Both of the two finalists in the nominating race - Kerry and John Edwards - supported the war in Iraq, backed middle-class tax cuts, offered affordable and market-oriented health-care plans, championed fiscal discipline and promoted national service on the stump. When Edwards veered left by staking out a protectionist stance on trade, he not only failed to win industrial states, but was forced to concede the nomination after being shut out on Super Tuesday.

Does that make the candidate left-standing, Kerry, a New Democrat? Not necessarily. Kerry was not at the vanguard of the New Democratic movement in the 1980s, and hailing from Massachusetts - as opposed to Georgia or Oklahoma - he didn't need to be. Like most of the pre-Clinton party, Kerry was certainly more liberal Democrat than New Democrat, yet he wasn't leading the resistance either.

Since then, like the bulk of the party, Kerry has made his peace with key New Democratic policies and is far from the McGovernik Massachusetts liberal that Republicans relish running against.

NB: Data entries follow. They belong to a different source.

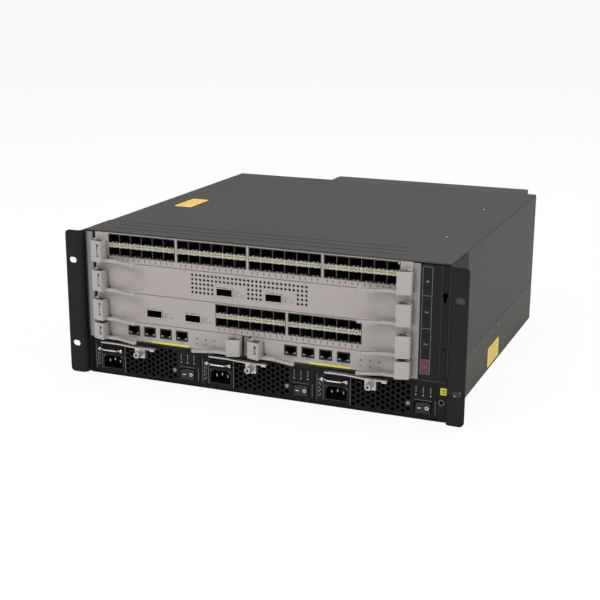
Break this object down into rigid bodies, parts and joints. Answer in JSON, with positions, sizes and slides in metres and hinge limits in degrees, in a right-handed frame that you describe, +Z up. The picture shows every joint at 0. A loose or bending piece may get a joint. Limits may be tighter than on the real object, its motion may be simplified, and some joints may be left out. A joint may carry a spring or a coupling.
{
  "type": "modular network switch",
  "caption": "Rack mounting modular chassis with full width and half width cards, mains power modules below and a fan tray at the rear",
  "frame": {"origin": "middle of the chassis underside, between its left and right sides and its front face and rear wall", "axes": "+X right as seen from the front, +Y towards the rear, +Z up"},
  "size_m": [0.4826, 0.4927, 0.175],
  "materials": {
    "chassis_paint": "satin grey paint",
    "cover_paint": "matte grey paint",
    "zinc_sheet": "zinc plated",
    "backplane_board": "satin solder mask",
    "ear_paint": "matte black paint",
    "bright_rail": "brushed",
    "dark_panel": "matte black paint",
    "nickel": "nickel plated",
    "card_face": "satin warm grey paint",
    "circuit_board": "satin solder mask",
    "cage_steel": "tin plated",
    "cast_ejector": "satin light grey paint",
    "jack_plastic": "moulded",
    "power_paint": "matte black paint",
    "inlet_plastic": "moulded",
    "rocker_plastic": "moulded",
    "lever_steel": "plated",
    "tray_paint": "satin grey paint",
    "fan_plastic": "moulded",
    "rotor_plastic": "moulded"
  },
  "bodies": {
    "chassis": {"lower_tub": "chassis_paint", "upper_shell": "cover_paint", "mid_shelf": "zinc_sheet", "bay_dividers": "zinc_sheet", "card_guides": "zinc_sheet", "control_post": "zinc_sheet", "backplane": "backplane_board", "rack_ear_left": "ear_paint", "rack_ear_right": "ear_paint", "slot_rails": "bright_rail", "label_panel": "dark_panel", "wrist_strap_jack": "nickel"},
    "line_card_1": {"line_card_1_faceplate": "card_face", "line_card_1_board": "circuit_board", "line_card_1_cages": "cage_steel"},
    "line_card_1_ejector_left": {"line_card_1_ejector_left": "cast_ejector"},
    "line_card_1_ejector_right": {"line_card_1_ejector_right": "cast_ejector"},
    "line_card_2": {"line_card_2_faceplate": "card_face", "line_card_2_board": "circuit_board", "line_card_2_cages": "cage_steel"},
    "line_card_2_ejector_left": {"line_card_2_ejector_left": "cast_ejector"},
    "line_card_2_ejector_right": {"line_card_2_ejector_right": "cast_ejector"},
    "line_card_3": {"line_card_3_faceplate": "card_face", "line_card_3_board": "circuit_board", "line_card_3_cages": "cage_steel"},
    "line_card_3_ejector_left": {"line_card_3_ejector_left": "cast_ejector"},
    "line_card_3_ejector_right": {"line_card_3_ejector_right": "cast_ejector"},
    "control_card_1": {"control_card_1_faceplate": "card_face", "control_card_1_board": "circuit_board", "control_card_1_jacks": "jack_plastic"},
    "control_card_1_ejector_left": {"control_card_1_ejector_left": "cast_ejector"},
    "control_card_1_ejector_right": {"control_card_1_ejector_right": "cast_ejector"},
    "control_card_2": {"control_card_2_faceplate": "card_face", "control_card_2_board": "circuit_board", "control_card_2_jacks": "jack_plastic"},
    "control_card_2_ejector_left": {"control_card_2_ejector_left": "cast_ejector"},
    "control_card_2_ejector_right": {"control_card_2_ejector_right": "cast_ejector"},
    "power_1": {"power_1_case": "power_paint", "power_1_inlet": "inlet_plastic"},
    "power_1_rocker": {"power_1_rocker": "rocker_plastic"},
    "power_1_lever": {"power_1_lever": "lever_steel"},
    "power_1_thumbscrew": {"power_1_thumbscrew": "nickel"},
    "power_1_bail": {"power_1_bail": "nickel"},
    "power_2": {"power_2_case": "power_paint", "power_2_inlet": "inlet_plastic"},
    "power_2_rocker": {"power_2_rocker": "rocker_plastic"},
    "power_2_lever": {"power_2_lever": "lever_steel"},
    "power_2_thumbscrew": {"power_2_thumbscrew": "nickel"},
    "power_2_bail": {"power_2_bail": "nickel"},
    "power_3": {"power_3_case": "power_paint", "power_3_inlet": "inlet_plastic"},
    "power_3_rocker": {"power_3_rocker": "rocker_plastic"},
    "power_3_lever": {"power_3_lever": "lever_steel"},
    "power_3_thumbscrew": {"power_3_thumbscrew": "nickel"},
    "power_3_bail": {"power_3_bail": "nickel"},
    "fan_tray": {"fan_tray": "tray_paint", "fan_frames": "fan_plastic", "tray_screws": "nickel"},
    "fan_rotor_left": {"fan_rotor_left": "rotor_plastic"},
    "fan_rotor_right": {"fan_rotor_right": "rotor_plastic"}
  },
  "joints": [
    {"name": "line_card_1_slide", "type": "slide", "parent": "chassis", "child": "line_card_1", "axis": [0, -1, 0], "range_m": [0, 0.32]},
    {"name": "line_card_1_ejector_left_swing", "type": "hinge", "parent": "line_card_1", "child": "line_card_1_ejector_left", "pos_m": [-0.2042, -0.2185, 0.1507], "axis": [0, 0, -1], "range_deg": [0, 65]},
    {"name": "line_card_1_ejector_right_swing", "type": "hinge", "parent": "line_card_1", "child": "line_card_1_ejector_right", "pos_m": [0.1762, -0.2185, 0.1507], "axis": [0, 0, 1], "range_deg": [0, 65]},
    {"name": "line_card_2_slide", "type": "slide", "parent": "chassis", "child": "line_card_2", "axis": [0, -1, 0], "range_m": [0, 0.32]},
    {"name": "line_card_2_ejector_left_swing", "type": "hinge", "parent": "line_card_2", "child": "line_card_2_ejector_left", "pos_m": [-0.2042, -0.2185, 0.11575], "axis": [0, 0, -1], "range_deg": [0, 65]},
    {"name": "line_card_2_ejector_right_swing", "type": "hinge", "parent": "line_card_2", "child": "line_card_2_ejector_right", "pos_m": [0.1762, -0.2185, 0.11575], "axis": [0, 0, 1], "range_deg": [0, 65]},
    {"name": "line_card_3_slide", "type": "slide", "parent": "chassis", "child": "line_card_3", "axis": [0, -1, 0], "range_m": [0, 0.32]},
    {"name": "line_card_3_ejector_left_swing", "type": "hinge", "parent": "line_card_3", "child": "line_card_3_ejector_left", "pos_m": [-0.2042, -0.2185, 0.0808], "axis": [0, 0, -1], "range_deg": [0, 65]},
    {"name": "line_card_3_ejector_right_swing", "type": "hinge", "parent": "line_card_3", "child": "line_card_3_ejector_right", "pos_m": [0.1762, -0.2185, 0.0808], "axis": [0, 0, 1], "range_deg": [0, 65]},
    {"name": "control_card_1_slide", "type": "slide", "parent": "chassis", "child": "control_card_1", "axis": [0, -1, 0], "range_m": [0, 0.32]},
    {"name": "control_card_1_ejector_left_swing", "type": "hinge", "parent": "control_card_1", "child": "control_card_1_ejector_left", "pos_m": [-0.2042, -0.2185, 0.05765], "axis": [0, 0, -1], "range_deg": [0, 65]},
    {"name": "control_card_1_ejector_right_swing", "type": "hinge", "parent": "control_card_1", "child": "control_card_1_ejector_right", "pos_m": [-0.0221, -0.2185, 0.05765], "axis": [0, 0, 1], "range_deg": [0, 65]},
    {"name": "control_card_2_slide", "type": "slide", "parent": "chassis", "child": "control_card_2", "axis": [0, -1, 0], "range_m": [0, 0.32]},
    {"name": "control_card_2_ejector_left_swing", "type": "hinge", "parent": "control_card_2", "child": "control_card_2_ejector_left", "pos_m": [-0.0059, -0.2185, 0.05765], "axis": [0, 0, -1], "range_deg": [0, 65]},
    {"name": "control_card_2_ejector_right_swing", "type": "hinge", "parent": "control_card_2", "child": "control_card_2_ejector_right", "pos_m": [0.1762, -0.2185, 0.05765], "axis": [0, 0, 1], "range_deg": [0, 65]},
    {"name": "power_1_slide", "type": "slide", "parent": "chassis", "child": "power_1", "axis": [0, -1, 0], "range_m": [0, 0.3]},
    {"name": "power_1_rocker_tilt", "type": "hinge", "parent": "power_1", "child": "power_1_rocker", "pos_m": [-0.0896, -0.2105, 0.0135], "axis": [0, 0, -1], "range_deg": [0, 16]},
    {"name": "power_1_lever_swing", "type": "hinge", "parent": "power_1", "child": "power_1_lever", "pos_m": [-0.1981, -0.2189, 0.041], "axis": [0, 0, -1], "range_deg": [0, 80]},
    {"name": "power_1_thumbscrew_turn", "type": "hinge", "parent": "power_1_lever", "child": "power_1_thumbscrew", "pos_m": [-0.1456, -0.2261, 0.0352], "axis": [0, 1, 0], "continuous": true},
    {"name": "power_1_bail_drop", "type": "hinge", "parent": "power_1", "child": "power_1_bail", "pos_m": [-0.1897, -0.2179, 0.0314], "axis": [1, 0, 0], "range_deg": [0, 110]},
    {"name": "power_2_slide", "type": "slide", "parent": "chassis", "child": "power_2", "axis": [0, -1, 0], "range_m": [0, 0.3]},
    {"name": "power_2_rocker_tilt", "type": "hinge", "parent": "power_2", "child": "power_2_rocker", "pos_m": [0.05187, -0.2105, 0.0135], "axis": [0, 0, -1], "range_deg": [0, 16]},
    {"name": "power_2_lever_swing", "type": "hinge", "parent": "power_2", "child": "power_2_lever", "pos_m": [-0.05663, -0.2189, 0.041], "axis": [0, 0, -1], "range_deg": [0, 80]},
    {"name": "power_2_thumbscrew_turn", "type": "hinge", "parent": "power_2_lever", "child": "power_2_thumbscrew", "pos_m": [-0.00413, -0.2261, 0.0352], "axis": [0, 1, 0], "continuous": true},
    {"name": "power_2_bail_drop", "type": "hinge", "parent": "power_2", "child": "power_2_bail", "pos_m": [-0.04823, -0.2179, 0.0314], "axis": [1, 0, 0], "range_deg": [0, 110]},
    {"name": "power_3_slide", "type": "slide", "parent": "chassis", "child": "power_3", "axis": [0, -1, 0], "range_m": [0, 0.3]},
    {"name": "power_3_rocker_tilt", "type": "hinge", "parent": "power_3", "child": "power_3_rocker", "pos_m": [0.19333, -0.2105, 0.0135], "axis": [0, 0, -1], "range_deg": [0, 16]},
    {"name": "power_3_lever_swing", "type": "hinge", "parent": "power_3", "child": "power_3_lever", "pos_m": [0.08483, -0.2189, 0.041], "axis": [0, 0, -1], "range_deg": [0, 80]},
    {"name": "power_3_thumbscrew_turn", "type": "hinge", "parent": "power_3_lever", "child": "power_3_thumbscrew", "pos_m": [0.13733, -0.2261, 0.0352], "axis": [0, 1, 0], "continuous": true},
    {"name": "power_3_bail_drop", "type": "hinge", "parent": "power_3", "child": "power_3_bail", "pos_m": [0.09323, -0.2179, 0.0314], "axis": [1, 0, 0], "range_deg": [0, 110]},
    {"name": "fan_tray_slide", "type": "slide", "parent": "chassis", "child": "fan_tray", "axis": [0, 1, 0], "range_m": [0, 0.095]},
    {"name": "fan_rotor_left_spin", "type": "hinge", "parent": "fan_tray", "child": "fan_rotor_left", "pos_m": [0.0005, 0.2312, 0.10935], "axis": [0, 1, 0], "continuous": true},
    {"name": "fan_rotor_right_spin", "type": "hinge", "parent": "fan_tray", "child": "fan_rotor_right", "pos_m": [0.1255, 0.2312, 0.10935], "axis": [0, 1, 0], "continuous": true}
  ]
}
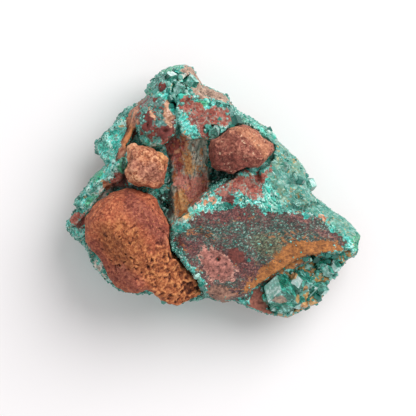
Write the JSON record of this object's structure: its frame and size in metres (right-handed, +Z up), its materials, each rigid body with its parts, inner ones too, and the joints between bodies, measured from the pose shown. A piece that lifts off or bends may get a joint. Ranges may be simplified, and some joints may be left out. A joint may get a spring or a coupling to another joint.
{
  "type": "dioptase specimen",
  "caption": "Loose mineral specimen: teal dioptase crystals on broken iron-stained rock, with rusty limonite lumps set in it. Lies on its broken back.",
  "frame": {"origin": "middle of the flat worn patch under the rock, which it rests on", "axes": "+X along the length towards the thin tip, +Y towards the peak, +Z up through the crystal side"},
  "size_m": [0.0588, 0.0503, 0.0249],
  "materials": {
    "matrix": "broken rock with a sugary teal crust, dark red and ochre iron stains, a dull grain with small bright crystal faces",
    "limonite": "dull earthy rust, pitted and spongy",
    "pale_limonite": "dull earthy orange, knobby",
    "red_limonite": "dull earthy red-brown, fine grained",
    "dioptase": "glassy teal, clear inside, with stepped bright faces"
  },
  "bodies": {
    "root": {"matrix_rock": "matrix", "porous_nodule": "limonite", "knobby_nodule": "pale_limonite", "angular_nodule": "red_limonite", "corner_crystals": "dioptase", "vug_crystals": "dioptase", "edge_crystal": "dioptase", "rosette_crystal": "dioptase", "peak_crystals": "dioptase"}
  },
  "joints": []
}
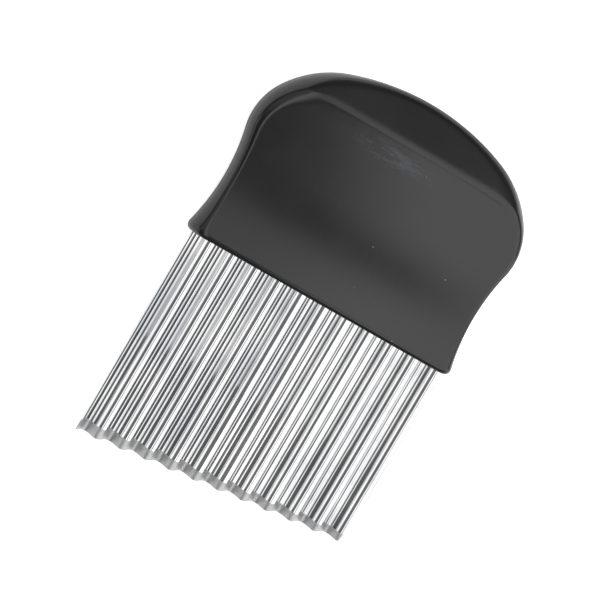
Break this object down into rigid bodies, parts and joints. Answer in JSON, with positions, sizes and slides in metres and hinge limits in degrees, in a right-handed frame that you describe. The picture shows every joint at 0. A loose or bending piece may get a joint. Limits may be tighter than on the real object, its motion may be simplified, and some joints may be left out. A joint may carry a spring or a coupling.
{
  "type": "soap cutter",
  "caption": "Hand-held crinkle cutter for soap bars: a corrugated stainless blade with a slanted, bevelled edge, fixed in a black moulded handle with a thumb scoop.",
  "frame": {"origin": "middle of the bounding box in X and Y, at the level of the back of the handle's ridge, which is the lowest line when the cutter lies on its back", "axes": "+X to the right across the blade, +Y along the cutter from the cutting edge to the dome of the handle, +Z out of the front face"},
  "size_m": [0.0876, 0.1282, 0.0172],
  "materials": {
    "handle_plastic": "moulded near-black plastic with a fine satin texture",
    "blade_steel": "bright rolled stainless sheet with a ground bevel",
    "pin_steel": "turned steel",
    "screw_steel": "zinc-plated steel"
  },
  "bodies": {
    "root": {"handle_front_shell": "handle_plastic", "handle_back_shell": "handle_plastic", "wavy_blade": "blade_steel", "tang_pin_left": "pin_steel", "tang_pin_right": "pin_steel", "screw_lower_left": "screw_steel", "screw_lower_right": "screw_steel", "screw_upper_left": "screw_steel", "screw_upper_right": "screw_steel"}
  },
  "joints": []
}
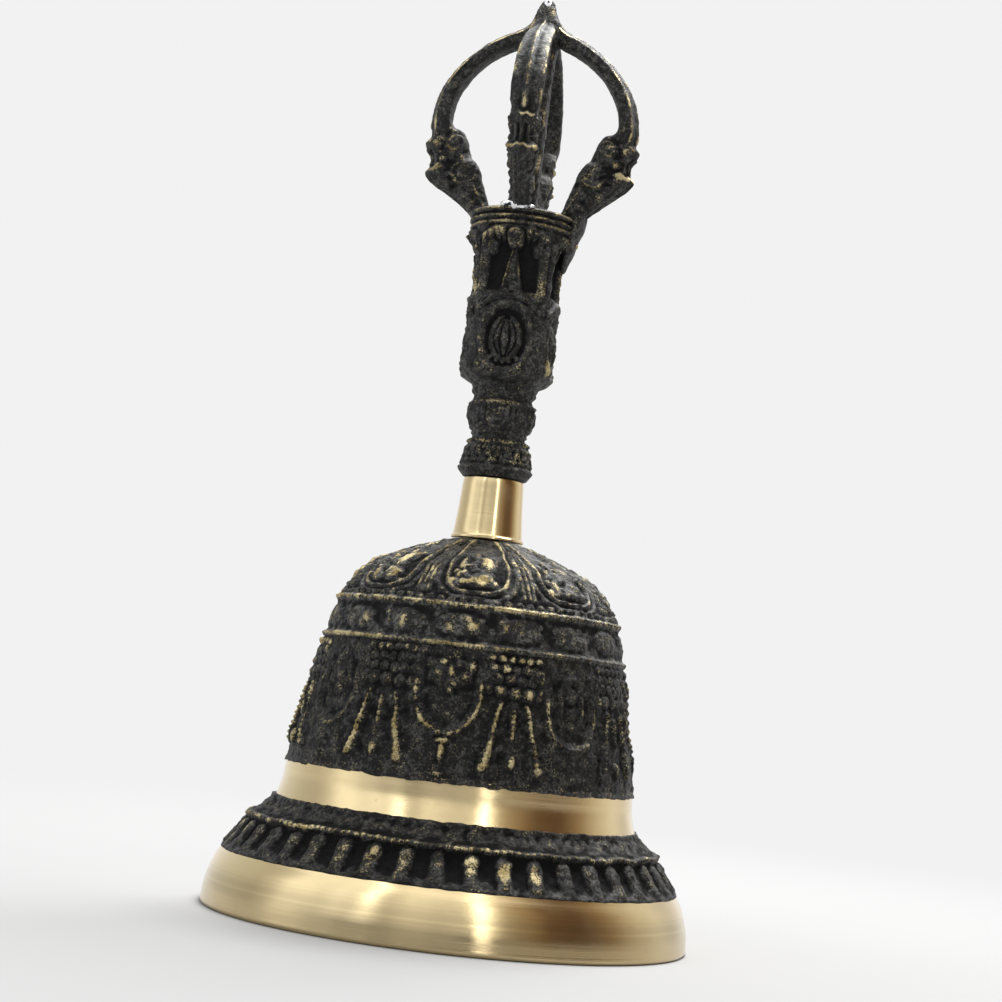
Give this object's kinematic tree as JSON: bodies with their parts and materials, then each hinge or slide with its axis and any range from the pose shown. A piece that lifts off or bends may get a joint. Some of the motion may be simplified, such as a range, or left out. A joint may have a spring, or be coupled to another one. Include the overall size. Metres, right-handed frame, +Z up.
{
  "type": "hand bell",
  "caption": "Hand bell on a handle of curved prongs that close on a centre spike, with a relief-cast cup, turned bands, and a clapper hung inside on a link.",
  "frame": {"origin": "centre of the rim's flat face, on the bell's axis, at its lowest point", "axes": "+Z up the bell's axis towards the tip of the handle; -Y is the front, where one prong and one petal of the dome stand; +X is to the right seen from the front"},
  "size_m": [0.0884, 0.0884, 0.1742],
  "materials": {
    "patina": "cast, blackened, rubbed bright on the high spots",
    "polished_brass": "turned and polished",
    "iron": "plain wire and rod, darkened"
  },
  "bodies": {
    "bell": {"bell_cup": "patina", "neck_ferrule": "polished_brass", "handle_grip": "patina", "tie_rod": "iron", "crown_washer": "iron", "crown_nut": "iron", "prong_right": "patina", "prong_back": "patina", "prong_left": "patina", "prong_front": "patina", "centre_spike": "patina"},
    "link": {"clapper_link": "iron"},
    "clapper": {"clapper_rod": "iron", "clapper_bob": "polished_brass"}
  },
  "joints": [
    {"name": "link_swing", "type": "hinge", "parent": "bell", "child": "link", "pos_m": [0, 0, 0.0509], "axis": [1, 0, 0], "range_deg": [-8, 8]},
    {"name": "clapper_swing", "type": "hinge", "parent": "link", "child": "clapper", "pos_m": [0, 0, 0.0451], "axis": [0, 1, 0], "range_deg": [-38, 38]}
  ]
}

During the Clinton years, Kerry sided with the president on the two most internally divisive issues the party faced, welfare reform and trade. And during his own presidential campaign, Kerry has focused his pitch on his military experience and belief in a muscular, Kennedyesque (John, not Ted) liberal internationalism. Even in the darkest days of his candidacy, Kerry told anti-war crowds that Democrats had to be strong on defense and refused to pander to labor crowds by telling them that he could bring back lost manufacturing jobs.

Of course, Kerry has a long record in public life, and Republicans surely will pick it over to paint him as a liberal (at best) or a flip-flopper (at worst) - charges that Kerry will have to forcefully rebut. But, in the end, Kerry represents the mainstream of today's Democratic Party, and while neither he nor the party may proudly take up the New Democratic label, both have been shaped by the Clinton presidency and the New Democratic project - and are better off for it.